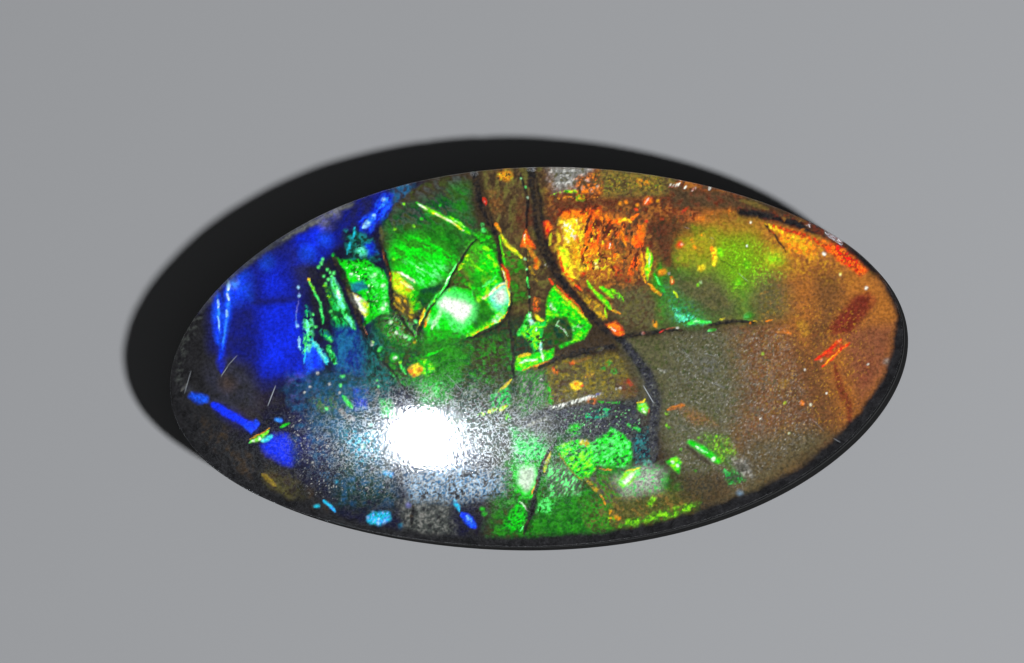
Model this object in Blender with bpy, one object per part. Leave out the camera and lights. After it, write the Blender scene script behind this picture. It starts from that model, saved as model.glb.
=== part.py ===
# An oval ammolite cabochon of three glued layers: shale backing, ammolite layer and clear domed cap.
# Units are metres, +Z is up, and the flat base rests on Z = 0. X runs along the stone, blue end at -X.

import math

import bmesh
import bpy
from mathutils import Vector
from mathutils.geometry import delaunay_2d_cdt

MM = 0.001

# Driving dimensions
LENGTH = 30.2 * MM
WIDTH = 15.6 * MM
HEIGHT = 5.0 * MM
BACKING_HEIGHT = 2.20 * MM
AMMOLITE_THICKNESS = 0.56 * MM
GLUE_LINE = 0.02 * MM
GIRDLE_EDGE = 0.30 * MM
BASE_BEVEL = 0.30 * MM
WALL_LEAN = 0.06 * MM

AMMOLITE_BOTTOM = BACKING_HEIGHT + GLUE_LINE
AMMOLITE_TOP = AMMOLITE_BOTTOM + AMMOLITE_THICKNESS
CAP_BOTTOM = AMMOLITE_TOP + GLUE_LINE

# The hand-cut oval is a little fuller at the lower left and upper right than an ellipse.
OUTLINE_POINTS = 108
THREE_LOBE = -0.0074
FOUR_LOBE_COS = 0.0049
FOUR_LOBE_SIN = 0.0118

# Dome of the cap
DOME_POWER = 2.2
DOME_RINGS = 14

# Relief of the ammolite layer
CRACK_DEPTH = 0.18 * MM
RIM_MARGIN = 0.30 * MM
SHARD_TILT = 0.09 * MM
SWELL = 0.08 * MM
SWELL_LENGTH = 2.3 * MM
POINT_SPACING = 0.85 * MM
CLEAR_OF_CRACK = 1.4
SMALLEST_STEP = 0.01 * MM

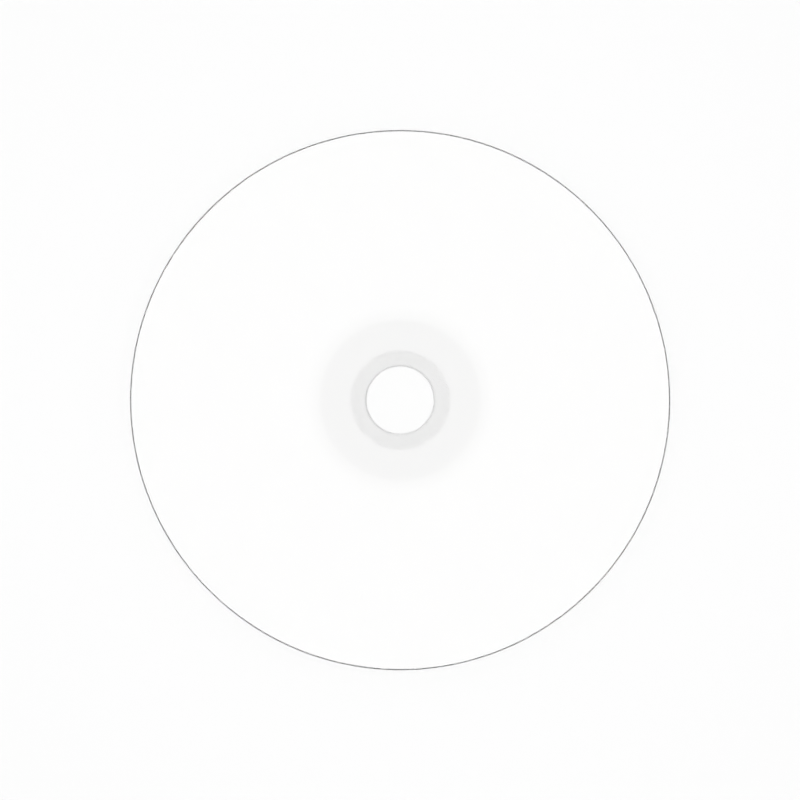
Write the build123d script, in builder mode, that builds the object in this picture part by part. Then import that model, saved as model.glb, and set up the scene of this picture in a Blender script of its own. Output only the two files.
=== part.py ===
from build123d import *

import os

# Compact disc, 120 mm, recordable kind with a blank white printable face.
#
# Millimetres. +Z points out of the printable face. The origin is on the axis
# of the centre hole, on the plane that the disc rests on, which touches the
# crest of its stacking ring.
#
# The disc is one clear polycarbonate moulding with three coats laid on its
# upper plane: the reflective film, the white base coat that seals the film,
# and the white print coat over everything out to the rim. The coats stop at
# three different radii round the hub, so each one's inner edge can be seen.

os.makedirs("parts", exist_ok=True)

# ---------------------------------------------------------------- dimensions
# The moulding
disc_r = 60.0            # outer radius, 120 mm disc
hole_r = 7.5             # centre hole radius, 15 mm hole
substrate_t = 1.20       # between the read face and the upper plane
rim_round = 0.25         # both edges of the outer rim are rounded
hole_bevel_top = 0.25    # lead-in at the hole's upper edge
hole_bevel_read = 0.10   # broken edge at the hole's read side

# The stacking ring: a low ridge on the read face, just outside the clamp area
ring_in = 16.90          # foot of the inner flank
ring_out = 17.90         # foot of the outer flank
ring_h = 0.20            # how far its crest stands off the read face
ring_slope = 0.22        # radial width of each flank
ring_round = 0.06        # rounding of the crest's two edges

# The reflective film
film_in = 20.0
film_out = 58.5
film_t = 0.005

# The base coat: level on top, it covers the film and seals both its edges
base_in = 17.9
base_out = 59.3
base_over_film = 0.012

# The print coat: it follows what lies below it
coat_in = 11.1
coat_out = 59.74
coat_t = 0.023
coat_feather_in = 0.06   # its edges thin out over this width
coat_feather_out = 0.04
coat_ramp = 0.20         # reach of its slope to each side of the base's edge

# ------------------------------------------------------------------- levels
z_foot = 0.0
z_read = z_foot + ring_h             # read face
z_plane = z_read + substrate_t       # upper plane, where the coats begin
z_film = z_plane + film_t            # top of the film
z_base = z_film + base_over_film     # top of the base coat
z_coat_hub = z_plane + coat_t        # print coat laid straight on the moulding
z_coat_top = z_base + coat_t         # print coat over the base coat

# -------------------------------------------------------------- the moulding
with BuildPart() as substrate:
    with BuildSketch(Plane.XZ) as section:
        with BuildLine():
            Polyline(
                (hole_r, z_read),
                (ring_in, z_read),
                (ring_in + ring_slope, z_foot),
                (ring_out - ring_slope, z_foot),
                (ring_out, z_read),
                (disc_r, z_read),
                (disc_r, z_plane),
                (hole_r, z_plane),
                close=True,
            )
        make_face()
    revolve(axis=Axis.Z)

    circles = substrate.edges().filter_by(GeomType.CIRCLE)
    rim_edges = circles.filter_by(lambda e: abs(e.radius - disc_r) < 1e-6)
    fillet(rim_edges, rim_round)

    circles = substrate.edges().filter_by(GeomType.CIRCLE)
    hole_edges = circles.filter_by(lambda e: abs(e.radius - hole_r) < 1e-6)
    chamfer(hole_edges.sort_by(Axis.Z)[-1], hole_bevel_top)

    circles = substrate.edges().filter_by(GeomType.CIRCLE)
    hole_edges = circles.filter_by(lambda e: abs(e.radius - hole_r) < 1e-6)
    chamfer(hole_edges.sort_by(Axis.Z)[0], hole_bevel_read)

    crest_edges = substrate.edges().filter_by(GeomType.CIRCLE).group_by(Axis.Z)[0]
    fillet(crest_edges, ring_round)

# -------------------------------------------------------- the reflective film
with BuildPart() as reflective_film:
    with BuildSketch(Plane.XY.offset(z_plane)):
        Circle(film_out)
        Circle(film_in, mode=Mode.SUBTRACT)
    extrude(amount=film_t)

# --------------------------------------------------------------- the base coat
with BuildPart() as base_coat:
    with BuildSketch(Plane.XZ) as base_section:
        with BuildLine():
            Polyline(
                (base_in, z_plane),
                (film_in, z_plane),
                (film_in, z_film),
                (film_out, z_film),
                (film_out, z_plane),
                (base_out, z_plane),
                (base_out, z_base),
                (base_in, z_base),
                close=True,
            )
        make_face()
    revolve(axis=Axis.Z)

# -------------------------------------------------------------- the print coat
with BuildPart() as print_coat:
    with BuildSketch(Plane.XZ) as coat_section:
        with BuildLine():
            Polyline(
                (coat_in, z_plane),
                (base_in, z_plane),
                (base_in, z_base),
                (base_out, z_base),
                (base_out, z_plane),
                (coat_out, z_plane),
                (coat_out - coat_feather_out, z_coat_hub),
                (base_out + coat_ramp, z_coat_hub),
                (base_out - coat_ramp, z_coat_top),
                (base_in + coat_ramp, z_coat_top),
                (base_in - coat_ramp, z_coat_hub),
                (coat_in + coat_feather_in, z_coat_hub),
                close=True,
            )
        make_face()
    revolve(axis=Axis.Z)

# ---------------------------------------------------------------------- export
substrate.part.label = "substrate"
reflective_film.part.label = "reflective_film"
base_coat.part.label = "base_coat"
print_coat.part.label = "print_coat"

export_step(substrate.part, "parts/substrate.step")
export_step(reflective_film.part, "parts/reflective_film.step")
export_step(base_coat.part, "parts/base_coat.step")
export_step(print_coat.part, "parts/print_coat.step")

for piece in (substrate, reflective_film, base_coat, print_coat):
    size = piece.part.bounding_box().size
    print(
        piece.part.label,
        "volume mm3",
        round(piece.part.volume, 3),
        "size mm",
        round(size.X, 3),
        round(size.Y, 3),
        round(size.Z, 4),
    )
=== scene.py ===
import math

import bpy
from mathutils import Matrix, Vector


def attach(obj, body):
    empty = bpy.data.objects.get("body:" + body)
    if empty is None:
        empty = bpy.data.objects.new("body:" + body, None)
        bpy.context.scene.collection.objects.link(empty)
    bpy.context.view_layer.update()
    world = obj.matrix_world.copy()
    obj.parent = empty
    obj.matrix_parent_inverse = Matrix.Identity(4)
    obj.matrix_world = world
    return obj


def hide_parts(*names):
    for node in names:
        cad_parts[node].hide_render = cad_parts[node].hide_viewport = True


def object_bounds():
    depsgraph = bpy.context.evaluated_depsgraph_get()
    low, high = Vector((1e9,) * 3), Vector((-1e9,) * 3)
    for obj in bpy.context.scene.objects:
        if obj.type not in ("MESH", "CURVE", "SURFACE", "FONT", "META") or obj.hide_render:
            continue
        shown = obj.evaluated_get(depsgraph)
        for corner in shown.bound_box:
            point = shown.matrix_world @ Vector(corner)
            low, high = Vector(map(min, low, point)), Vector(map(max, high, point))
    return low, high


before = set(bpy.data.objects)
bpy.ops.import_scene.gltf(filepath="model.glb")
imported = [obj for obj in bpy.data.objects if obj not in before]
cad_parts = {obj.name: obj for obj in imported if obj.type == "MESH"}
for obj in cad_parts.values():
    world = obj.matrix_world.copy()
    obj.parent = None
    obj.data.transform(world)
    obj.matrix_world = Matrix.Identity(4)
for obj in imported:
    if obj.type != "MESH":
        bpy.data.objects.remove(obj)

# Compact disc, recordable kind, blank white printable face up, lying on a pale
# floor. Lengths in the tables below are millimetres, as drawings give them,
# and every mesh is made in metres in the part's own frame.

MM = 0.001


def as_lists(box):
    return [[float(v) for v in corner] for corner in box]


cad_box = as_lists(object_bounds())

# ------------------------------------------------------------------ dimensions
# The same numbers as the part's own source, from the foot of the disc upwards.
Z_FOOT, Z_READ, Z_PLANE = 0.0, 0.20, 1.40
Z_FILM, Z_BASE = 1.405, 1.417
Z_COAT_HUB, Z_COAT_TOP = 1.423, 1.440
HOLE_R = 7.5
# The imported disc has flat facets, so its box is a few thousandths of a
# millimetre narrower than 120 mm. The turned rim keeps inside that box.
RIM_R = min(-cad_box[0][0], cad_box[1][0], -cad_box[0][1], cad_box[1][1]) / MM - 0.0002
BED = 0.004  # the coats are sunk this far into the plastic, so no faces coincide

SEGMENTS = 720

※

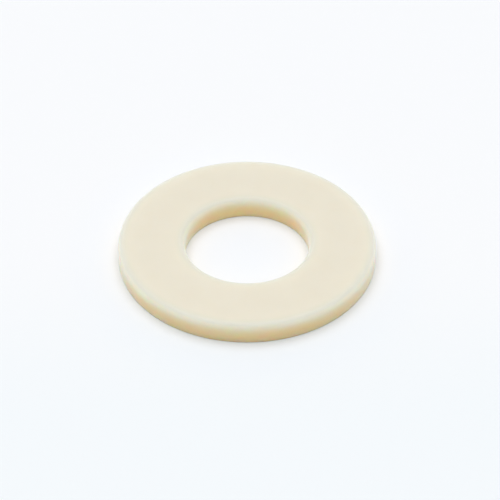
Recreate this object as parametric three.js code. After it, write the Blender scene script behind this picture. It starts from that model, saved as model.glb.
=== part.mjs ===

※

» **What is being asked**:
Within the listing above, give again exactly every line from the line with "for piece in" through the line with "shown = obj.evaluated_get(depsgraph)", both included, and no other line.

» **Result of the task**:
for piece in (substrate, reflective_film, base_coat, print_coat):
    size = piece.part.bounding_box().size
    print(
        piece.part.label,
        "volume mm3",
        round(piece.part.volume, 3),
        "size mm",
        round(size.X, 3),
        round(size.Y, 3),
        round(size.Z, 4),
    )
=== scene.py ===
import math

import bpy
from mathutils import Matrix, Vector


def attach(obj, body):
    empty = bpy.data.objects.get("body:" + body)
    if empty is None:
        empty = bpy.data.objects.new("body:" + body, None)
        bpy.context.scene.collection.objects.link(empty)
    bpy.context.view_layer.update()
    world = obj.matrix_world.copy()
    obj.parent = empty
    obj.matrix_parent_inverse = Matrix.Identity(4)
    obj.matrix_world = world
    return obj


def hide_parts(*names):
    for node in names:
        cad_parts[node].hide_render = cad_parts[node].hide_viewport = True


def object_bounds():
    depsgraph = bpy.context.evaluated_depsgraph_get()
    low, high = Vector((1e9,) * 3), Vector((-1e9,) * 3)
    for obj in bpy.context.scene.objects:
        if obj.type not in ("MESH", "CURVE", "SURFACE", "FONT", "META") or obj.hide_render:
            continue
        shown = obj.evaluated_get(depsgraph)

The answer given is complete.